Publicly traded corporations are inherently evil. Consider:
You are the CEO at a large, publicly traded corp. Your contract is up for review this year, and while the stock price has been steadily, if slowly rising, and most of your compensation comes in the form of stock, you'd really like to boost your personal wealth, while making the stockholders happy enough to restructure your pay to make you wealthier still.
Laying off 10,000 workers would make your bottom line look better, since labor costs would go down, and you can always rehire new workers if you need them. Better still, the new workers will have no seniority and lower pay. We'll see about rehiring after your new pay package is approved.

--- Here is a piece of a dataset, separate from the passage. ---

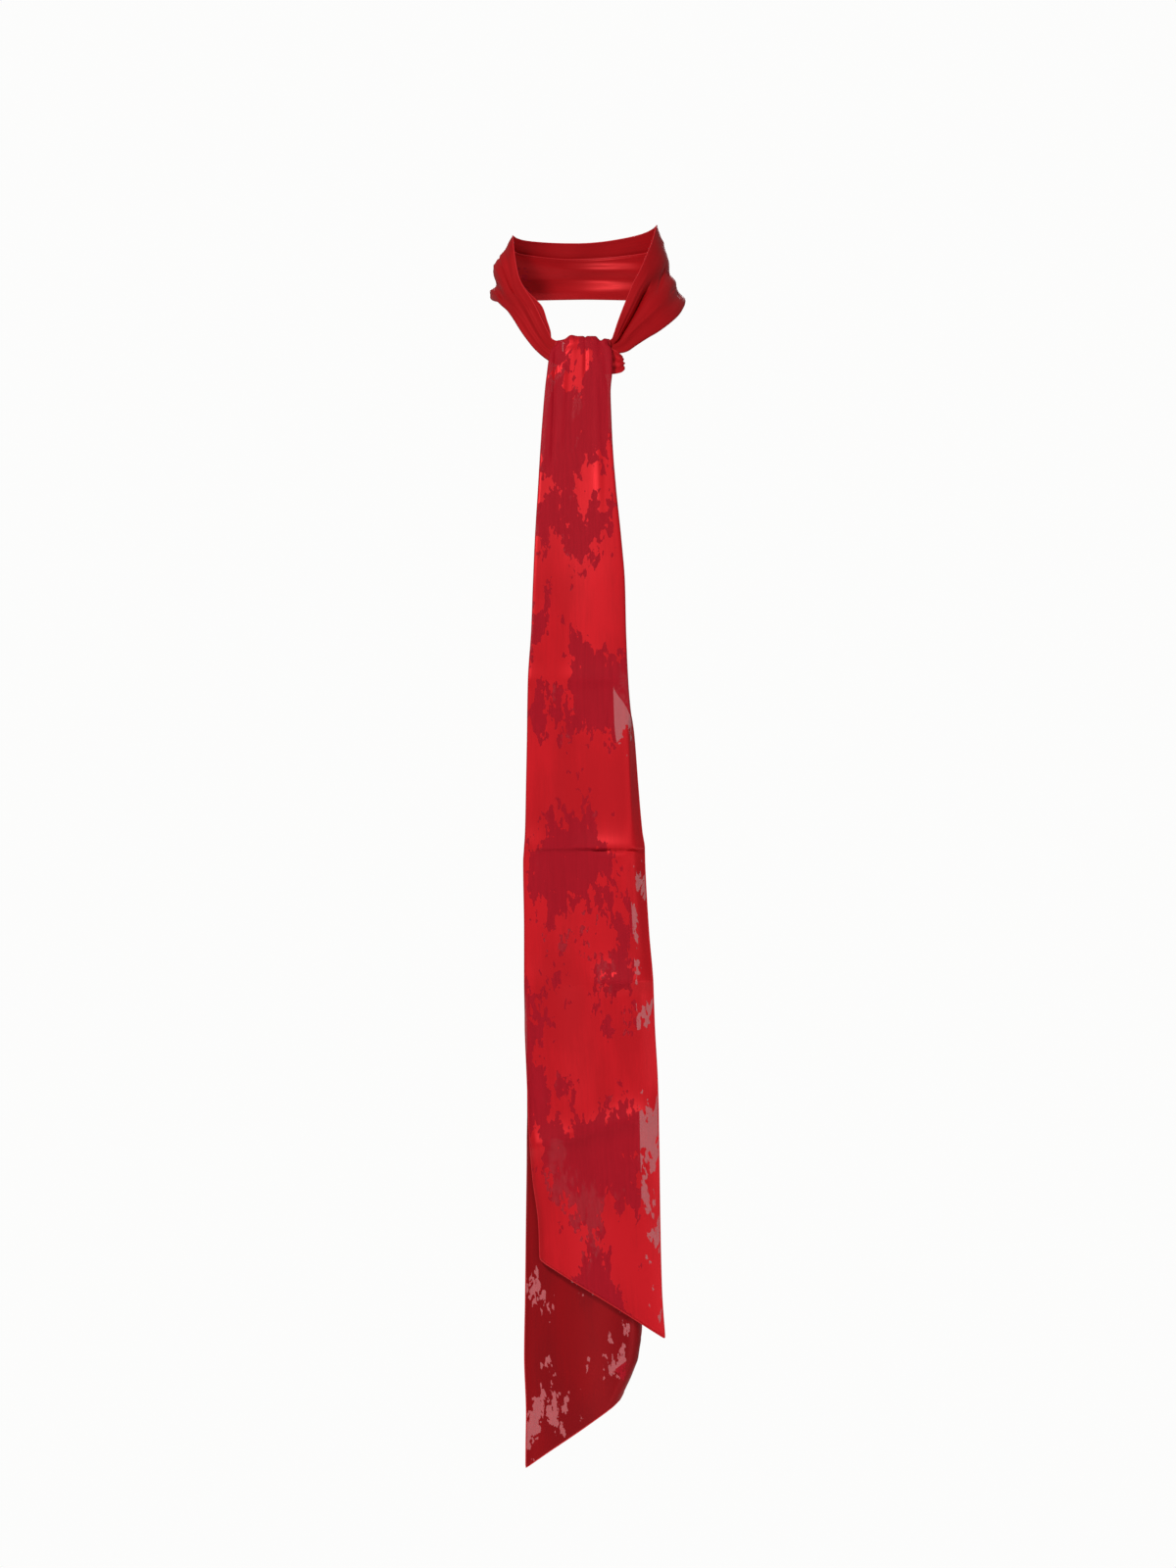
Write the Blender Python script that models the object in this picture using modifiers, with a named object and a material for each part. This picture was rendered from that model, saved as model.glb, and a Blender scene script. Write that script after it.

Laying off those workers will also raise profits on paper, at least temporarily, which will raise the stock price, making shareholders happier, and you more wealthy still.
No brainer, right? 10,000 people lose their income, their health care, their economic security, but you, already rich, get that much richer, as do your stockholders. And you can easily avoid paying taxes on the new money by using your stock as collateral, and taking out a loan for your spending money. Debt isn't counted as income. Mega-yacht, here we come!
And if you don't do this, and the stock price flattens out, you might be replaced by a new CEO who promises to increase the stock price more than you have. In fact, that's probably how you got the job.
Again, no brainer, if you're a sociopath. And you didn't get to the top of a big corp by being a nice guy.